Unfairly or not, Chris Webber’s career will always be somewhat defined by the brass ring that was forever just out of his grasp, and later by a controversy that hurt his alma mater. But 90’s basketball fans know better: Webber was one of the most talented and mercurial big men of his generation, a centerpiece of one of the most exciting and beloved teams in the bridging-the-gap period between Jordan’s Bulls and LeBron’s Cavs.
A Michigan schoolboy legend at historic Detroit Country Day high school, Webber chose the University of Michigan, where he became a member of the legendary Fab Five recruiting class. Along with Jalen Rose, Juwan Howard, Ray Jackson and Jimmy King, Webber took the Wolverines to the NCAA Finals in both of his college seasons.
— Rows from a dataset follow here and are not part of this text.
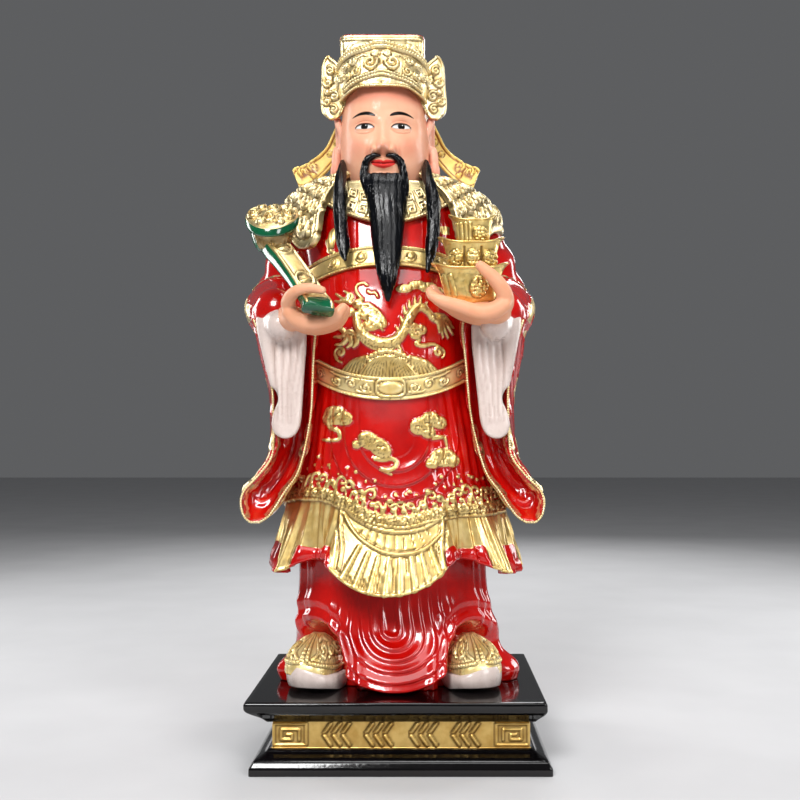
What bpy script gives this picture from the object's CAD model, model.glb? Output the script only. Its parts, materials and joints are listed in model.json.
import json
import math

import bpy
import mathutils
import numpy as np
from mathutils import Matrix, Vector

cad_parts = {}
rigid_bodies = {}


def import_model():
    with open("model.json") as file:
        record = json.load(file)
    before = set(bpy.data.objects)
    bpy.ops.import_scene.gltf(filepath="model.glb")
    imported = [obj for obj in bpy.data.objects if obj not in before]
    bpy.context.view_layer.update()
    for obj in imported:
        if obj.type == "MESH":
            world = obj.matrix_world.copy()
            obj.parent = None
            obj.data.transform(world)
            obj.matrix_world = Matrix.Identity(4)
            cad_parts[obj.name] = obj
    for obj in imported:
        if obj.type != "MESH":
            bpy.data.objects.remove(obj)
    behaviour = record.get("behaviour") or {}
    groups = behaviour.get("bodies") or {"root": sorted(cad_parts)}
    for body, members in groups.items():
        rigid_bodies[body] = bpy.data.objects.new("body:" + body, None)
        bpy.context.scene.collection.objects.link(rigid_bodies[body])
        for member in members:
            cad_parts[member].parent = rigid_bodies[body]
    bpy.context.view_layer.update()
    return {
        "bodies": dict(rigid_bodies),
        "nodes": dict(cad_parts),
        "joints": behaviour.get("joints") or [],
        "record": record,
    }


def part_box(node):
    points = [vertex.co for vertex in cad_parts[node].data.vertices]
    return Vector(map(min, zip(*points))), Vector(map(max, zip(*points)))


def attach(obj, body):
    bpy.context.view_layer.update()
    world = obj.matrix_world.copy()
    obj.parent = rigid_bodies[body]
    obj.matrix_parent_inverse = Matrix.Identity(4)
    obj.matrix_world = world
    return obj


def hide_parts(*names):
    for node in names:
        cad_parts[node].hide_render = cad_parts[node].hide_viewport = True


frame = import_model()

# The looks of a painted resin Caishen figure. Units are metres, +Z is up and the figure faces -Y.
# Shapes are worked out upright and symmetric; `leaned` sets them over to one side at the end.
_, PLINTH_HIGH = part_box("plinth")
_, FIGURE_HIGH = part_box("figure")
PLINTH_TOP = PLINTH_HIGH.z
HAT_TOP = FIGURE_HIGH.z
MM = 0.001
LEAN = -0.021
HEAD_SHIFT = -0.0021
FAR = 9.0

# Half-sections of the clothed body: height, half width, reach to the front, reach to the back.
OUTER_ROBE = (
    (0.110, 0.0885, 0.0690, 0.0590),
    (0.135, 0.0870, 0.0660, 0.0575),
    (0.150, 0.0845, 0.0630, 0.0560),
    (0.175, 0.0795, 0.0592, 0.0530),
    (0.200, 0.0745, 0.0575, 0.0505),
    (0.230, 0.0685, 0.0585, 0.0480),
    (0.255, 0.0640, 0.0612, 0.0460),
    (0.280, 0.0625, 0.0630, 0.0455),
    (0.300, 0.0625, 0.0618, 0.0455),
    (0.325, 0.0630, 0.0560, 0.0462),
    (0.345, 0.0645, 0.0485, 0.0468),
    (0.365, 0.0655, 0.0430, 0.0455),
    (0.380, 0.0640, 0.0400, 0.0425),
    (0.392, 0.0570, 0.0372, 0.0385),
    (0.402, 0.0450, 0.0340, 0.0340),
)
LOWER_ROBE = (
    (0.0483, 0.0806, 0.0530, 0.0560),
    (0.0560, 0.0812, 0.0520, 0.0560),
    (0.0700, 0.0745, 0.0490, 0.0525),
    (0.0850, 0.0702, 0.0450, 0.0490),
    (0.1150, 0.0664, 0.0405, 0.0460),
    (0.1550, 0.0660, 0.0400, 0.0450),
)
# The upper edge of the gilt waves on the skirt: way round the robe from the middle, height.
WAVE_LINE = (
    (-0.240, 0.1780), (-0.110, 0.1800), (-0.070, 0.1860), (-0.045, 0.1850), (-0.030, 0.1795),
    (-0.015, 0.1715), (0.000, 0.1680), (0.012, 0.1685), (0.024, 0.1720), (0.040, 0.1745),
    (0.065, 0.1755), (0.110, 0.1780), (0.240, 0.1780),
)


def smooth(keys):
    """A smooth curve through rows of (place, value, value, ...), as a function of place."""
    table = np.array(keys, float)
    places, values = table[:, 0], table[:, 1:]
    slopes = np.gradient(values, places, axis=0)

    def at(place):
        place = np.clip(np.asarray(place, float), places[0], places[-1])
        i = np.clip(np.searchsorted(places, place, side="right") - 1, 0, len(places) - 2)
        step = (places[i + 1] - places[i])[..., None]
        t = (place - places[i])[..., None] / step
        rise = values[i + 1] - values[i]
        a = slopes[i] * step - rise
        b = rise - slopes[i + 1] * step
        return np.moveaxis(values[i] + t * rise + t * (1 - t) * (a * (1 - t) + b * t), -1, 0)

    return at


def ease(low, high, value):
    """0 below low, 1 above high and a smooth step between. low may be above high."""
    t = np.clip((value - low) / (high - low), 0, 1)
    return t * t * (3 - 2 * t)


def bell(value, width):
    return np.exp(-((value / width) ** 2))


def power(value, exponent):
    """The signed power that squares off an ellipse."""
    return np.sign(value) * np.abs(value) ** exponent


def oval(angle, width, front, back, corner=2.2):
    """(x, y) of a section. Angle 0 faces the front, -Y, and turns towards +X."""
    s, c = np.sin(angle), np.cos(angle)
    reach = np.where(c > 0, front, back)
    return width * power(s, 2 / corner), -reach * power(c, 2 / corner)


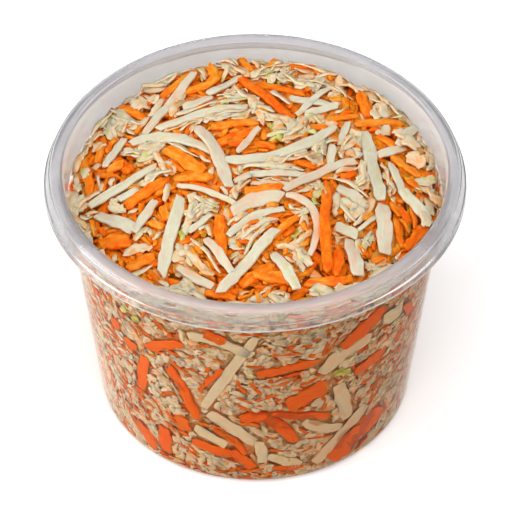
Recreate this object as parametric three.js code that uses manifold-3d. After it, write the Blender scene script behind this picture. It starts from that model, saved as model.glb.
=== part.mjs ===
// A round, clear deli cup heaped with coleslaw mix: pale cabbage shreds and orange carrot sticks.
// Millimetres, +Z up. The origin is the centre of the circle that the cup stands on.
import * as THREE from "three";
import { mergeVertices } from "three/addons/utils/BufferGeometryUtils.js";
import Module from "manifold-3d";

const wasm = await Module();
wasm.setup();

// The cup
const cupHeight = 80.4;
const skirtRadius = 58.5; // the widest circle, at the skirt's lower edge
const skirtBottom = 74;
const shoulderRadius = 52.8; // outside of the wall, level with the skirt's lower edge
const baseRadius = 43.75; // where the wall's slope would meet the floor
const cornerRadius = 3.5;
const wall = 0.6;
const footRingRadius = 35;
const footRecess = 0.8;
const cupSides = 48;

// The coleslaw
const gap = 0.3; // between the food and the cup
const moundEdge = 70.4; // the core's height at the wall
const moundCrown = 78.8; // and on the axis
const coreInset = 1.2; // how far the core stays behind the shreds that lie on the wall
const coreSides = 42;
const roughness = 0.45; // how uneven the core's fine shreds are
const moundFloor = footRecess + wall + gap;
const sideBottom = 7; // the lowest and highest middle of a shred on the wall
const sideTop = 65;
const goldenAngle = Math.PI * (3 - Math.sqrt(5)); // spreads the shreds like a sunflower's seeds

// What the salad is cut into, the largest first. top and side count the shreds of each kind that show.
const cuts = [
  { length: [18, 28], width: [3.0, 3.9], thickness: 1.9, tip: 0.1, bow: 0.1, steps: 3, top: 26, side: 20 },
  { length: [12, 24], width: [2.6, 3.4], thickness: 2.4, tip: 0.45, bow: 0.05, steps: 2, top: 26, side: 22 },
  { length: [8, 15], width: [1.8, 2.6], thickness: 1.6, tip: 0.3, bow: 0.12, steps: 1, top: 20, side: 18 },
];

const plastic = new THREE.MeshStandardMaterial({
  color: 0xe6e4e8,
  roughness: 0.15,
  metalness: 0,
  transparent: true,
  opacity: 0.3,
});
const salad = new THREE.MeshStandardMaterial({ color: 0xe9b173, roughness: 0.55, metalness: 0 });

// A repeatable random number from 0 to 1
let seed = 20417;
function random() {
  seed = (seed + 0x6d2b79f5) | 0;
  let mixed = Math.imul(seed ^ (seed >>> 15), 1 | seed);
  mixed = (mixed + Math.imul(mixed ^ (mixed >>> 7), 61 | mixed)) ^ mixed;
  return ((mixed ^ (mixed >>> 14)) >>> 0) / 4294967296;
}

function between(low, high) {
  return low + (high - low) * random();
}

// Leaves a geometry only its positions, so that corners in one place can be merged.
function bareOf(geometry) {
  geometry.deleteAttribute("normal");
  geometry.deleteAttribute("uv");
  return geometry;
}

function toSolid(geometry) {
  const merged = mergeVertices(bareOf(geometry), 1e-4);
  const vertProperties = merged.getAttribute("position").array;
  const triVerts = new Uint32Array(merged.index.array);
  return new wasm.Manifold(new wasm.Mesh({ numProp: 3, vertProperties, triVerts }));
}

function toGeometry(solid) {
  const { numProp, numVert, vertProperties, triVerts } = solid.getMesh();
  const positions = new Float32Array(numVert * 3);
  for (let i = 0; i < numVert; i++) {
    positions.set(vertProperties.subarray(i * numProp, i * numProp + 3), i * 3);
  }
  const geometry = new THREE.BufferGeometry();
  geometry.setAttribute("position", new THREE.BufferAttribute(positions, 3));
  geometry.setIndex(new THREE.BufferAttribute(new Uint32Array(triVerts), 1));
  const faceted = geometry.toNonIndexed();
  faceted.computeVertexNormals();
  return faceted;
}

// Turns a profile of [radius, height] points round the Z axis.
function turned(profile, sides) {
  const points = profile.map(([radius, height]) => new THREE.Vector2(radius, height));
  return new THREE.LatheGeometry(points, sides).rotateX(Math.PI / 2);
}

function arc(radius, height, size, from, to, steps) {
  const points = [];
  for (let i = 0; i <= steps; i++) {
    const angle = THREE.MathUtils.degToRad(from + ((to - from) * i) / steps);
    points.push([radius + size * Math.cos(angle), height + size * Math.sin(angle)]);
  }
  return points;
}

// The wall slopes out from the base to the shoulder.
const slope = (shoulderRadius - baseRadius) / skirtBottom;
const draft = THREE.MathUtils.radToDeg(Math.atan(slope));
const outerRadius = (height) => baseRadius + slope * height;
const innerRadius = (height) => outerRadius(height) - wall;

// The middle of the rounded corner between the wall and the floor
const cornerMiddle = outerRadius(cornerRadius) - cornerRadius / Math.cos(Math.atan(slope));

function cupProfile() {
  return [
    [0, footRecess],
    [footRingRadius, footRecess],
    [footRingRadius + footRecess, 0],
    ...arc(cornerMiddle, cornerRadius, cornerRadius, -90, -draft, 4),
    // up the outside, under the rim, and down inside the skirt
    [outerRadius(77.6), 77.6],
    [outerRadius(77.6) + 0.9, 79.2],
    [55.6, 79.5],
    [56.75, 78.2],
    [57.8, skirtBottom],
    // the skirt's outside, with a step above its lower band, up to the rounded lip
    [skirtRadius, skirtBottom],
    [skirtRadius - 0.15, 76.1],
    [skirtRadius - 0.6, 76.4],
    [skirtRadius - 1.1, 78.5],
    [56.5, 80],
    [55.7, cupHeight],
    [54.2, cupHeight],
    [53.3, 80],
    // down the inside to the floor
    [innerRadius(77.4), 77.4],
    ...arc(cornerMiddle, cornerRadius, cornerRadius - wall, -draft, -90, 4),
    [footRingRadius + footRecess, wall],
    [footRingRadius, footRecess + wall],
    [0, footRecess + wall],
  ];
}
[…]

Along the way, the Fab Five became hip-hop icons and a cultural touchstone, forever eradicating John Stockton-style tight shorts in favor of baggy ones, and wearing murdered-out black socks and Nike Huaraches. They were viewed as a counterculture alternative to the clean-cut dominance that programs like Duke, Indiana and North Carolina projected; as one might expect, that era’s Michigan squad was immensely popular. Even today, the fascination remains: ESPN’s Fab Five documentary was among its best.
And yet, the Fab Five fell short of the requisite championship that would have landed them among the greatest teams of all time. In 1992, they fell to the Laettner-Hurley-Hill Duke team; no shame in that, the early-90’s Blue Devils were one of the best teams of their generation and it was their second straight title.
The following season’s title game, however, resulted in Webber becoming an icon for all the wrong reasons. With time dwindling and Michigan down two to North Carolina, Webber brought the ball up the court himself before getting trapped. He instinctively called for a time out when his team had none, an automatic technical foul that ended his team’s championship hopes, and his Michigan career — he went pro after the season. (Webber has a good sense of humor about it; the first charity he created was named “The Timeout Foundation.”)
Webber was drafted No. 1 by the Orlando Magic in 1993; rather than creating a dominant frontcourt duo with Shaquille O’Neal, Orlando shipped him to the Warriors for Anfernee Hardaway in a Draft Day trade that would reverberate for years to come. Webber was immediately one of the finer up-and-coming big men in the NBA, but he famously clashed with Golden State coach Don Nelson, resulting in his quick exile to the Washington then-Bullets.
Webber found some success in Washington, leading his team to the playoffs, where they were beaten soundly — as most teams were — by Michael Jordan and the Bulls.. But it wasn’t until he was traded to the Kings in 1998 that he truly found his groove in the NBA. Along with high-scoring point guard Peja Stojakovic, fellow multitalented big man Vlade Divac, slick guard Doug Christie and flashy point guard Jason Williams, the long-moribund Kings became a favorite of fans everywhere with their Showtime-esque style of play. Webber, who initially was reluctant to go to Sacramento, flourished as the focal point of the offense.
Though the Kings would become one of the truly elite teams in the NBA, they had the bad fortune of playing in the same era of a dominant Laker team featuring O’Neal and Kobe Bryant. In two consecutive West Finals, the Kings led 3-2 and looked to be on the cusp of fulfilling Webber’s championship destiny. But both times, Los Angeles found a way to prevail.
Webber would eventually bounce to Philadelphia, Detroit and finally back to the Warriors before bowing out to begin a successful broadcasting career on TNT and NBATV. A renaissance man of sorts, Webber has produced two songs for rapper Nas, and he has been active in several charitable pursuits.
A decade after the Fab Five, Webber found ignominy when it was alleged by a federal investigation that he took $280,000 from a Michigan booster named Ed Martin while on campus. Though Webber insisted he had not taken money while at school, Michigan was hit with heavy sanctions and forced to dissociate with Webber and other athletes associated with Martin over the course of the next decade. Webber was accused of perjury in front of a grand jury, but pleaded it down to a lesser charge.
Months before the 10-year “dissociation” period was to end, Webber attended the Final Four to root on the Wolverines, his first involvement in years. As the public’s stance toward the NCAA has changed over the years, what Webber — and other young athletes in his position — did seems far less egregious.
Regardless, Webber is yet another example, much like Karl Malone and Patrick Ewing, of a player with the talent to win championships but not the circumstances to allow it. All of those players fell victim to an era dominated by Jordan, and then Shaq and Kobe, with a good amount of Tim Duncan mixed in for good measure.
But perhaps it was Webber’s flaws that endear us to him. None of us are perfect, after all — it’s just that most of us don’t have our biggest failures play out at the Final Four or in front of a Grand Jury. And though one can’t gloss over those things, it’s just as worthwhile to revere the early-90’s Kings or that time he went behind his back on the break and dunked over Charles Barkley. Besides being an amazing player, Webber is perfect evidence that we are all so much more than the things we do wrong.